Michigan Association of Health Plans

CMS seeks help creating consumer price comparison tool

The CMS started the process of searching for a company to help create a price comparison tool for consumers.

It has released a sources sought notice to see if any companies have the expertise to perform such work. A formal request for proposals for the work could be released later depending on the responses the agency receives to the CMS query on what would be a transparency-focused web portal.

Interested companies must respond by Sept. 24.

The notice comes as the CMS is pushing hospitals to be more transparent about what they charge patients. The agency has updated its previous price transparency guideline, drawn from the Affordable Care Act, by requiring hospitals to publish a list of standard charges in an online, machine-readable format starting Jan. 1. They must update that charge information, drawn from their retail chargemaster list, at least annually.

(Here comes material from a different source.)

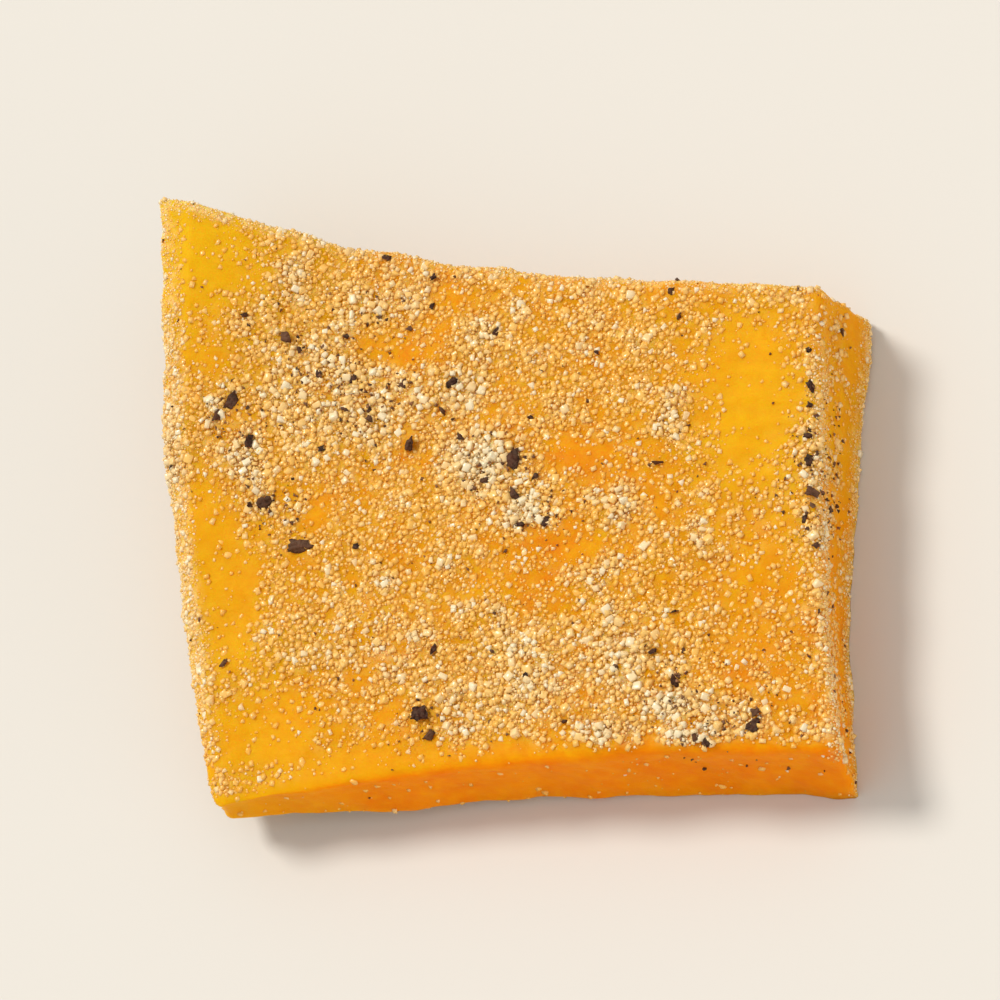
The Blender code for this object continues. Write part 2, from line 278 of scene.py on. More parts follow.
def thickness(u, v):
    back_left = THIN_BACK_LEFT * share(-u, 2) * share(v, 2)
    front_left = THIN_FRONT_LEFT * share(-u, 2) * share(-v, 3)
    whole = THICKNESS * (1.0 - back_left - front_left) + CROWN * bulge(u) * bulge(v)
    return whole - left_slope(u, v)


def slab_points(unit):
    """Where points of the unit block lie on the real slab."""
    u, v, w = rounded(unit).T
    place = plan(u, v)
    low = share(-w, 1)
    right = FLARE_RIGHT_FRONT + (FLARE_RIGHT_BACK - FLARE_RIGHT_FRONT) * share(v, 2)
    place[:, 0] += u * low * np.where(u > 0.0, right, FLARE_REST)
    place[:, 1] += v * low * np.where(v < 0.0, FLARE_FRONT * share(u, 1), FLARE_REST)
    place[:, 0] -= SIDE_HOLLOW * bulge(w) * u**SIDE_SHARPNESS
    place[:, 1] -= SIDE_HOLLOW * bulge(w) * v**SIDE_SHARPNESS
    return np.column_stack([place, lift(u, v) + share(w, 1) * thickness(u, v)])


def noise_at(points, pitch, offset):
    """Smooth noise from -1 to 1. The pitch is one length, or one for each axis."""
    scaled = points / np.array(pitch) + np.array(offset)
    return np.array([noise.noise(p) for p in scaled])


def relief(points):
    """The height of the dried flesh's swells and lumps there."""
    swell = noise_at(points, SWELL_PITCH, SWELL_OFFSET)
    lump = noise_at(points, LUMP_PITCH, LUMP_OFFSET)
    return SWELL_DEPTH * swell + LUMP_DEPTH * lump


def fine_relief(points):
    """Shallow wrinkles along the fibres, and small pits where sugar has drawn the juice out."""
    wrinkle = 1.0 - 2.0 * np.abs(noise_at(points, WRINKLE_PITCH, WRINKLE_OFFSET))
    pit = noise_at(points, PIT_PITCH, PIT_OFFSET)
    return WRINKLE_DEPTH * wrinkle + PIT_DEPTH * pit


def crowded(t):
    """Moves an even grid's lines towards both ends, so that the rim gets short cells."""
    reach = CROWDING * math.pi / 2
    return np.sin(t * reach) / math.sin(reach)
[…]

It’s unclear if the two initiatives are linked. The CMS said this month in a rulemaking that it’s considering future actions on how hospitals can best display price information that would be most useful to consumers, allowing them to more easily compare providers on price and quality.

A CMS spokesman confirmed the notice was about potentially offering a contract for price transparency services but could not comment further.

Contractors responding to the sources sought notice must have experience with transmitting and storing medical provider information and using bid or auction data for healthcare procedures. Responding companies should also have specific experience supporting provider pricing and transparency efforts and currently offer support for the development and maintenance of web-based price comparison tools, bidding systems and applications.

Steven Weissman, an attorney and former hospital president, expressed disappointment after seeing the sources sought notice. He doesn’t think any potential hospital price comparison tool will ultimately help consumers.

“Ask any hospital, lab or physician the price of anything and all you ever get back is a question: ‘What insurance do you have?’ ” Weissman said. “Each patient’s price depends on how much can be extracted.”

The American Hospital Association and other hospital industry backer have mirrored these remarks. They argue that payers should be the primary source of information for patients about prices and out-of-pocket costs. They also said data on charges and payments from providers are proprietary, and that such information would not be useful to consumers interested in what they will have to pay out of pocket.

But the CMS rejected those arguments in a rulemaking this month, saying nothing justifies a delay in the provision of chargemaster information to the public.